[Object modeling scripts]
※ ※ ※

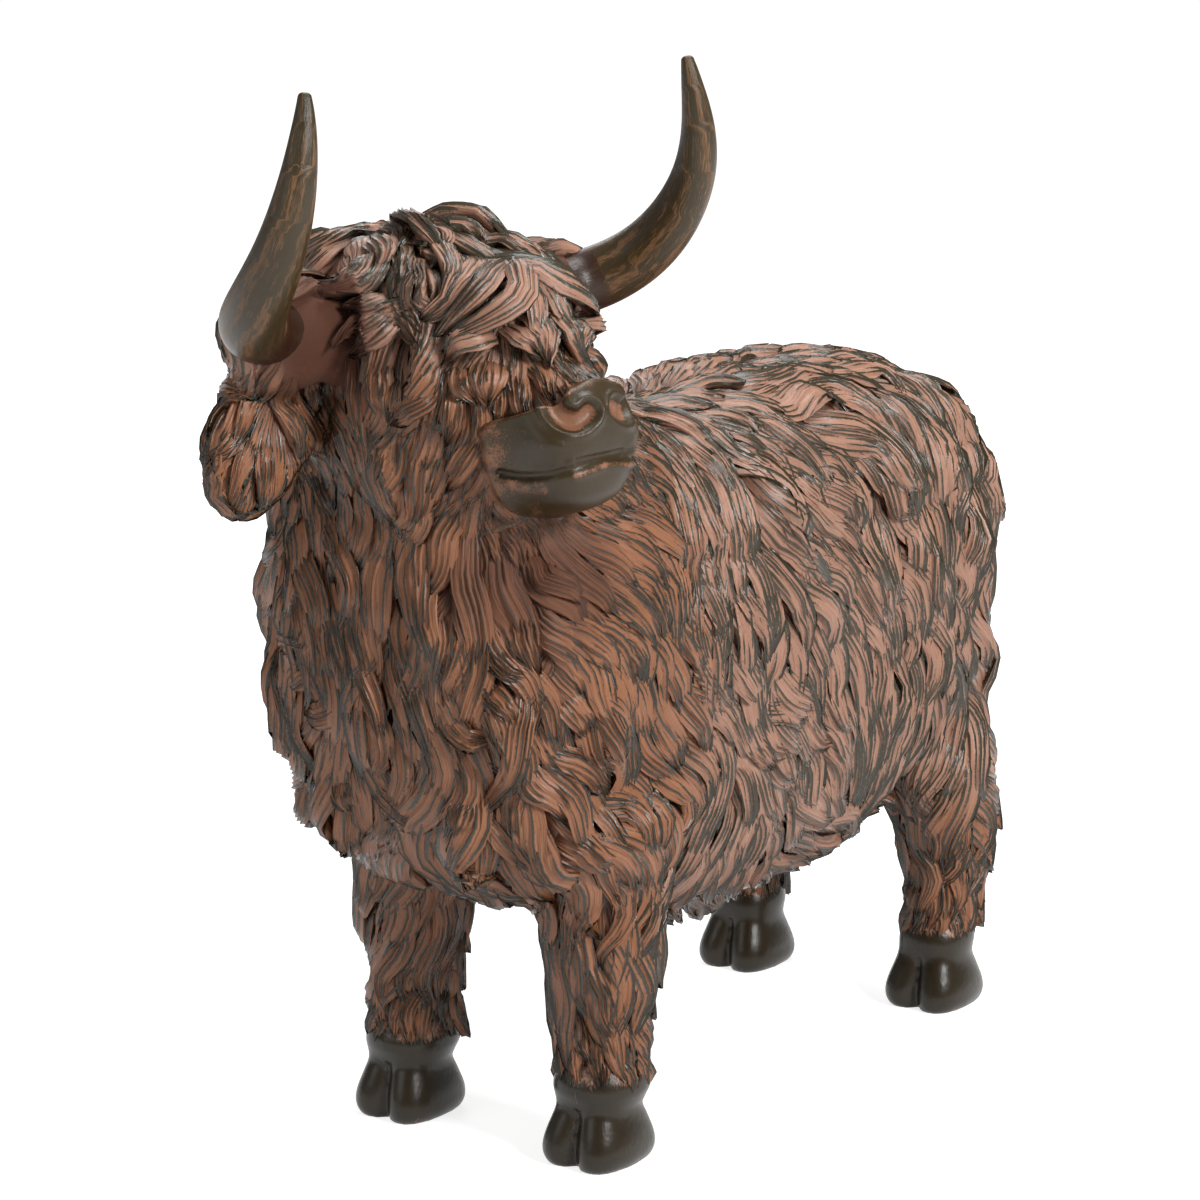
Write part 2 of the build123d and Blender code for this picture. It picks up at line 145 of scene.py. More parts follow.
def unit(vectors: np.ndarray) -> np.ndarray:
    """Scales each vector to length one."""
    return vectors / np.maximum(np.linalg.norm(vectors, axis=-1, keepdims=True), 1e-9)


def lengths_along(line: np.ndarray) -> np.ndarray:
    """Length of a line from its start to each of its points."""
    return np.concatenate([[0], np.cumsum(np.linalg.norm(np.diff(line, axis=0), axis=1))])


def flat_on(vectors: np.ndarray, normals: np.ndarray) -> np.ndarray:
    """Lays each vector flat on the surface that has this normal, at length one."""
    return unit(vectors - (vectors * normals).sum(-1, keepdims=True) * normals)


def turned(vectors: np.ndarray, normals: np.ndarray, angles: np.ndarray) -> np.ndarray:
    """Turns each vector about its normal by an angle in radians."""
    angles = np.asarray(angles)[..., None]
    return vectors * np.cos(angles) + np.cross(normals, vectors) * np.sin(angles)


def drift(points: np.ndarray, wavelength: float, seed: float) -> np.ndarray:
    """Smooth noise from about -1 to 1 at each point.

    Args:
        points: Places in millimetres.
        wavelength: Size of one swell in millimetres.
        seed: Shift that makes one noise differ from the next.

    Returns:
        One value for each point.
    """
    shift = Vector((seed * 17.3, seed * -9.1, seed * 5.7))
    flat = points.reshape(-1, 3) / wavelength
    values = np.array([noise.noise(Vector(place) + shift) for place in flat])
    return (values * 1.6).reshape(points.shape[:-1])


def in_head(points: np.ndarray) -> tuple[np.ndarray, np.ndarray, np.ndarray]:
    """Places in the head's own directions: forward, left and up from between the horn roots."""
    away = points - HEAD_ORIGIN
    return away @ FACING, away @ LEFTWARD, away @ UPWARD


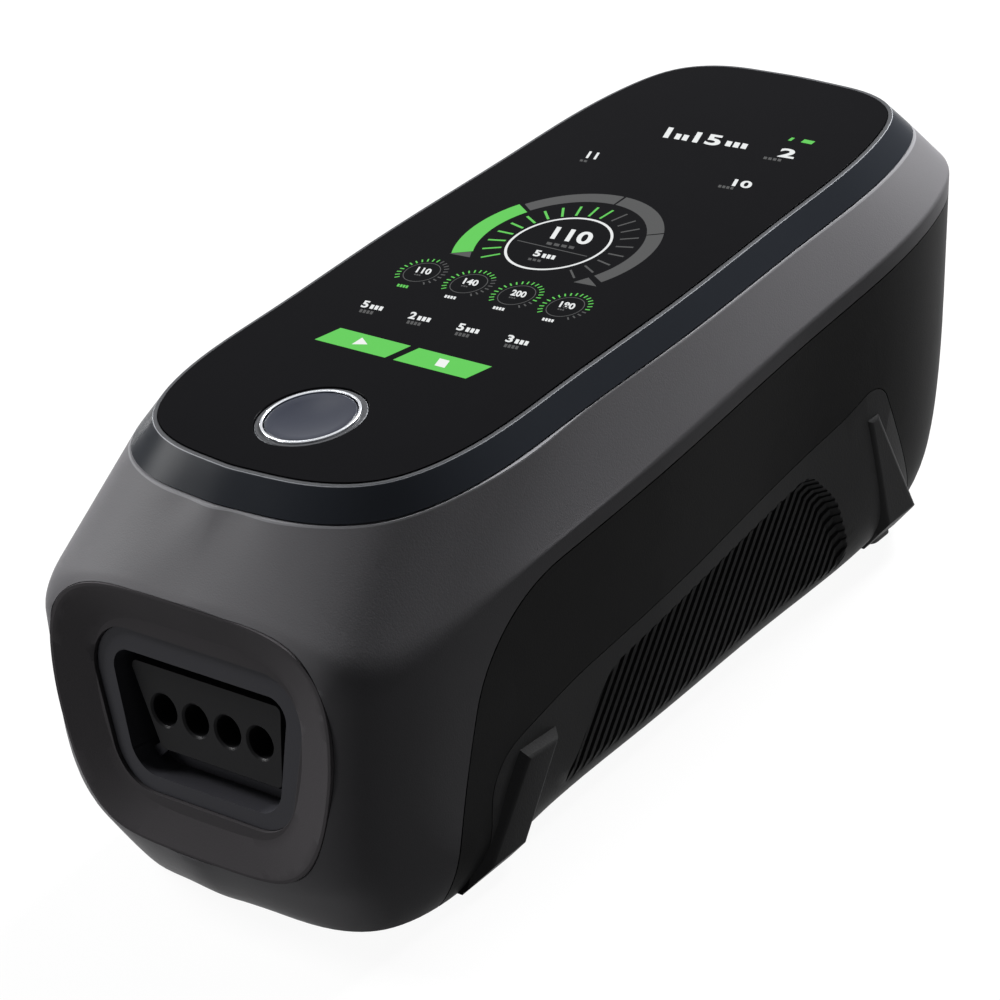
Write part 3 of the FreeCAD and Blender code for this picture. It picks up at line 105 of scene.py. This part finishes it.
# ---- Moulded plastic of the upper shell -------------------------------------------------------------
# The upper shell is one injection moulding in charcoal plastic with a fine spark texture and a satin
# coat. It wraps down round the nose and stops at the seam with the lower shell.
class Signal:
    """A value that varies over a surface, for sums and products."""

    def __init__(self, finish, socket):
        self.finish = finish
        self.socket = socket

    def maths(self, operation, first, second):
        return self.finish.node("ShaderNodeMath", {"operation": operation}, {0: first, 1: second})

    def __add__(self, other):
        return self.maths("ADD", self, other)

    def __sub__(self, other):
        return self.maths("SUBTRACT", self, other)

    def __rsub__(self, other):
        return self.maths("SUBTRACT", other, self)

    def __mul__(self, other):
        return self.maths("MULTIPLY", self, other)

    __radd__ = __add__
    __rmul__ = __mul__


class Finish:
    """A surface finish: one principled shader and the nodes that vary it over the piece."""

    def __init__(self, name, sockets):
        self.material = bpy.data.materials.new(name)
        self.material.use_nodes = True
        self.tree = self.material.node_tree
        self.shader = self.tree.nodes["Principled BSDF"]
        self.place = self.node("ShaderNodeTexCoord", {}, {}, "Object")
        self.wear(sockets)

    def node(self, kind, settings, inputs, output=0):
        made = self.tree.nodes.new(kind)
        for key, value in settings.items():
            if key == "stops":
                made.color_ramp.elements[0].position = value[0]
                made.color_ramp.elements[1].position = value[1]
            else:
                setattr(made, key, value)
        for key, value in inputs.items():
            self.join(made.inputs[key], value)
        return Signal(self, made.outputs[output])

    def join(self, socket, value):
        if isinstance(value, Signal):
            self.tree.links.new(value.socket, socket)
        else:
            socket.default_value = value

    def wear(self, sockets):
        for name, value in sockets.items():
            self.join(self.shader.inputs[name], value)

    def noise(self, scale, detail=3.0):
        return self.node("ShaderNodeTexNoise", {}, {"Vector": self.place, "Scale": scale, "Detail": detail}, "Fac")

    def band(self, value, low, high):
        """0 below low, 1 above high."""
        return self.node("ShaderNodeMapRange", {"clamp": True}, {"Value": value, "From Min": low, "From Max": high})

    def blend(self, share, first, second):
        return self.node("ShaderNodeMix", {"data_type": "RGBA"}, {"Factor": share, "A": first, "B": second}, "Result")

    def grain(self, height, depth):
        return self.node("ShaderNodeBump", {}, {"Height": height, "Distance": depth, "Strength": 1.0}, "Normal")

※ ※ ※

> Problem description: Look above and return each line of the records exactly, from the very first through the line with "return away @", both included.

> Worked solution:
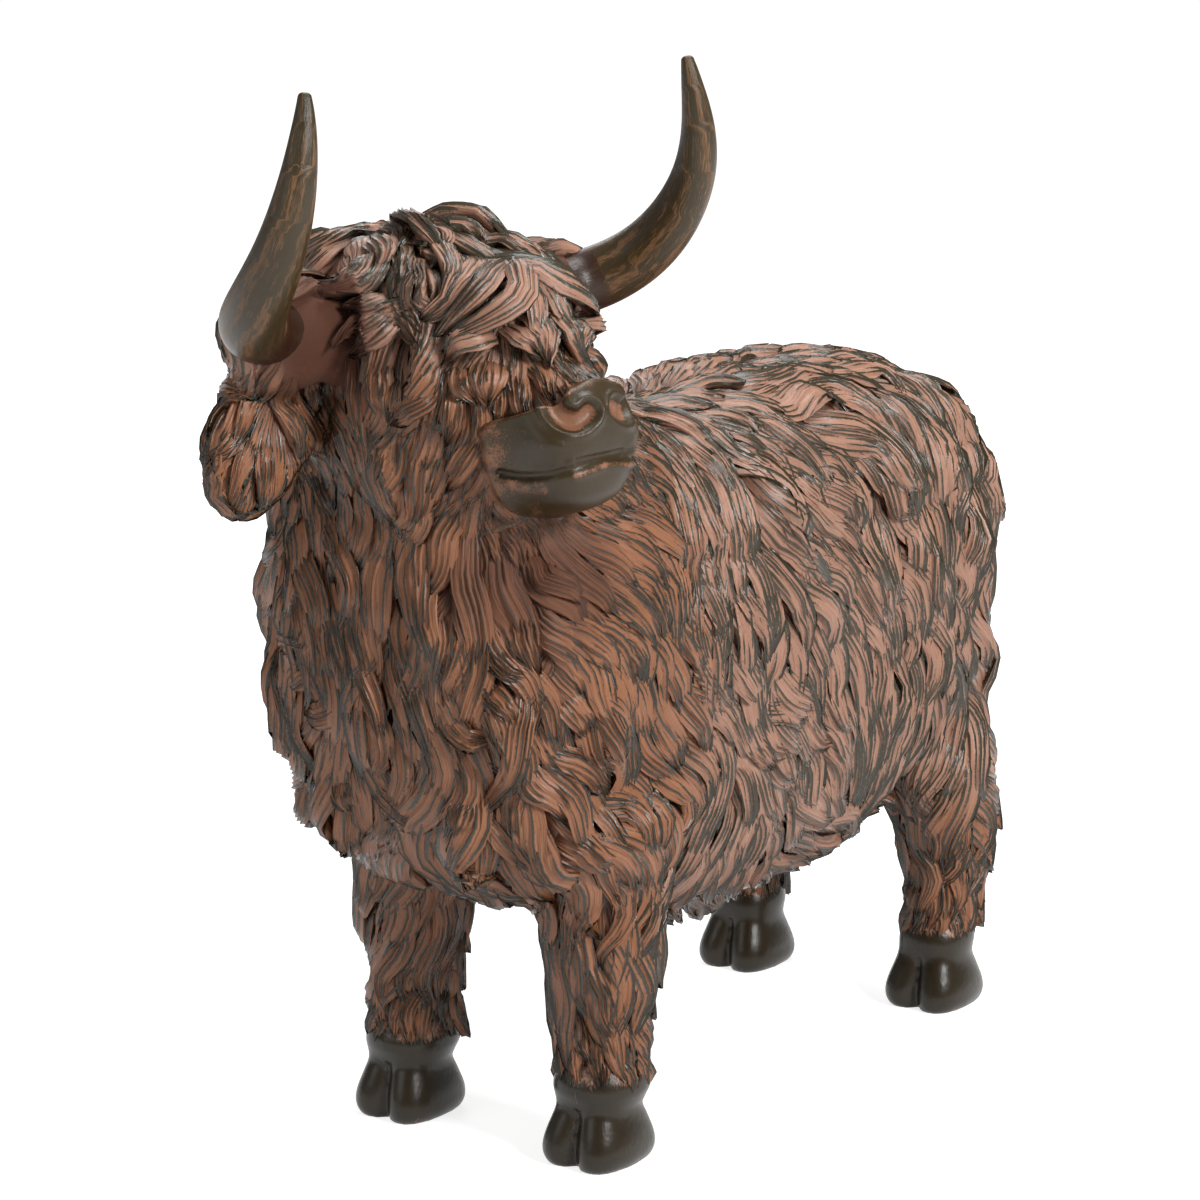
Write part 2 of the build123d and Blender code for this picture. It picks up at line 145 of scene.py. More parts follow.
def unit(vectors: np.ndarray) -> np.ndarray:
    """Scales each vector to length one."""
    return vectors / np.maximum(np.linalg.norm(vectors, axis=-1, keepdims=True), 1e-9)


def lengths_along(line: np.ndarray) -> np.ndarray:
    """Length of a line from its start to each of its points."""
    return np.concatenate([[0], np.cumsum(np.linalg.norm(np.diff(line, axis=0), axis=1))])


def flat_on(vectors: np.ndarray, normals: np.ndarray) -> np.ndarray:
    """Lays each vector flat on the surface that has this normal, at length one."""
    return unit(vectors - (vectors * normals).sum(-1, keepdims=True) * normals)


def turned(vectors: np.ndarray, normals: np.ndarray, angles: np.ndarray) -> np.ndarray:
    """Turns each vector about its normal by an angle in radians."""
    angles = np.asarray(angles)[..., None]
    return vectors * np.cos(angles) + np.cross(normals, vectors) * np.sin(angles)


def drift(points: np.ndarray, wavelength: float, seed: float) -> np.ndarray:
    """Smooth noise from about -1 to 1 at each point.

    Args:
        points: Places in millimetres.
        wavelength: Size of one swell in millimetres.
        seed: Shift that makes one noise differ from the next.

    Returns:
        One value for each point.
    """
    shift = Vector((seed * 17.3, seed * -9.1, seed * 5.7))
    flat = points.reshape(-1, 3) / wavelength
    values = np.array([noise.noise(Vector(place) + shift) for place in flat])
    return (values * 1.6).reshape(points.shape[:-1])


def in_head(points: np.ndarray) -> tuple[np.ndarray, np.ndarray, np.ndarray]:
    """Places in the head's own directions: forward, left and up from between the horn roots."""
    away = points - HEAD_ORIGIN
    return away @ FACING, away @ LEFTWARD, away @ UPWARD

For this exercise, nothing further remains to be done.